Before you start this assignment you will want to read the section of the Weenix/Guide/Hackers Guide on processes and threads. Remember, until you get to the VM project, all of your code will be operating in kernel mode, including your test code.

Coding Practices

In addition to the practices outlined in the Programming Guide, there is some kernel-specific information that you should be aware of. Proper use of these coding practices is essential in order to avoid wasting time trying to track down bugs. All of this information can be found on the Weenix debug system page:

• The panic macro should be used to halt your kernel with an error message if Weenix reaches an inconsistent state.
• The KASSERT macro should be used anytime you make an assumption about a piece of data or argument. If the assertion is false the macro will automatically panic the kernel with an appropriate error message. Good use of this macro will save you in the long run. Don't worry about the efficiency of having too many KASSERT statements.
• Debug messages should be used liberally throughout your code.

Test Code

This section describes some guidelines for writing test code for your kernel. It is your responsibility to think of boundary conditions which could potentially cause problems in your kernel. Test code is an important part of software development. If you cannot demonstrate that your kernel works properly, then we will assume that it does not. It is a good idea to show your test suite to your mentor before handing in to make sure that it is acceptable. To be in the best shape possible before moving on, you should be able to test all of the following situations:

• Run several threads and processes concurrently. Devise a way to show that multiple threads are running and that they are working properly.
• Stress test your terminal code. Have two threads read from the same terminal, which will cause each thread to read every other line. If you're not sure why this is, ask a TA. Make sure that you can input and output more data than can be held in the internal terminal buffer. Also, make sure that you can have two threads simultaneously writing to the same terminal. It is very important that you get this code working flawlessly, since it can be a constant source of headaches later on if you don't.
• Stress test your disk code. This will not be needed until the S5FS assignment, but it is a good idea to make sure it works now. Make sure that you can have multiple threads reading, writing, and verifying data from multiple disk blocks. Think of ways that you can write to a disk and display the data stored there. Good reading/writing drivers are crucial at the file system stage.
• Create several child processes and wait for them to terminate.
• Demonstrate that threads and processes exit cleanly, and that the synchronization primitives work.
• Note that kernels are hard to test so you might want to actually sit down and design your test code well so that it tests everything and in a relatively nice way (e.g. you might want to make it interactive so that you can have an easier time testing everything). You may find writing test function after test function in a central spot works well, but this can lead to ugly and long commented-out blocks when you're editing and testing your code. Writing some sort of limited shell is a good idea.

Installing, Building, and Running

Mercurial (Installing)

To install the source for this assignment, simply clone the code repository:

 $ cd <your cs169 course directory>
 $ hg clone /course/cs169/asgn/wox

hg is the command line front-end for the Mercurial version control system, you can use it to do your own local version control.

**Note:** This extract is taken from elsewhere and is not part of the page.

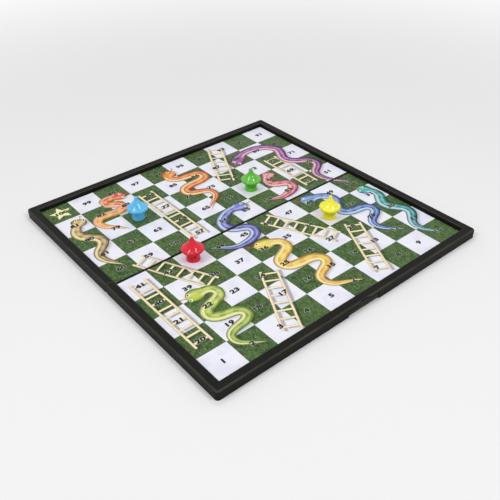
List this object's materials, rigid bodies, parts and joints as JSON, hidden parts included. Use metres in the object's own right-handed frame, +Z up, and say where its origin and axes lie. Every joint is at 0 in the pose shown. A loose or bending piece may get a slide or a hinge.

Running these commands will give you all of the support code for Wox, you should not need to get any more support code from the TAs unless we provide bug fixes or comment updates. See the information on the Makefile for information on what changes you need to make when to make sure you compile the projects you are working on. The default will compile only kern 1.

While you will have all of Weenix in your working directory from the very beginning you should find that each part of this project is concentrated in its own sub-directory and you can almost ignore directories for future projects (there are times you will need to go back and make updates or fix bugs you find). By the time you get to the end you will have slowly built up an understanding of all of Weenix's sub-systems. Note that all header files are kept in the include/ sub-directory. You will not be required to modify header files, but you will definitely want to refer to them for the definitions of the various structures used in Weenix. (You will probably most concerned with those header files in the include/weenix/ directory).

Building and Running

Once the assignment is installed, browse the supplied code carefully (paying close attention to comments) before attempting to write any code. Sections of code which you need to implement are marked with the NOT_YET_IMPLEMENTED macro.

You might also want to look into using Cscope to browse the code as you edit it.

You can compile and run your kernel with the command:

 $ make gdb

which will compile your code, send your binary to a remote Xen server, which will boot your operating system as its own "domain" (this is how Xen refers to operating systems). Your machine will then open an xterm which will connect to the output of your domain. There is also another command you can run:

 $ make run

which will do the same as the previous command except it will not start a gdb debugging session for you. We suggest you stick to using the gdb target because it will force your kernel to wait until your gdb session connects to your domain before booting. (If you use the run target your kernel will boot immediately and might even crash and burn before the terminals get a chance to connect and read the error messages, leading to cryptic errors like "Domain does not exist".)

Once your gdb session connects go ahead and type "continue" (or just "c") into the gdb window and watch your kernel go. Included in the output you should see the messages:

Not yet implemented: proctbl_init, file kernel/proc.c, line 35
Not yet implemented: bootstrap, file kernel/main.c, line 232
Connection to (machine name) closed.

Where (machine name) is the name of the Xen machine on which your code was executed. The "Not yet implemented" statements indicate functions which you need to write which were called during the execution of Weenix (you need to write more than the few functions, this is just the list of functions which was called before the kernel died). Note that bootstrap is listed as one of these functions, and since this is a very important function which "bootstraps" Weenix, Weenix never really started and just exited immediately. As you fill in functions Weenix will be able to execute more.

To see other commands you can run with make check out the page about our Makefile.

Handing In

To hand in your kernel, run:

 $ make clean
 $ /course/cs169/bin/cs169_handin kern?

Where kern? is either kern1 or kern2.

Once again we stress, make sure you have adequate test code! Without test code, you have no demo, without a demo you fail. Consult your mentor TA to make sure that your test code is sufficient to test the functionality of your kernel.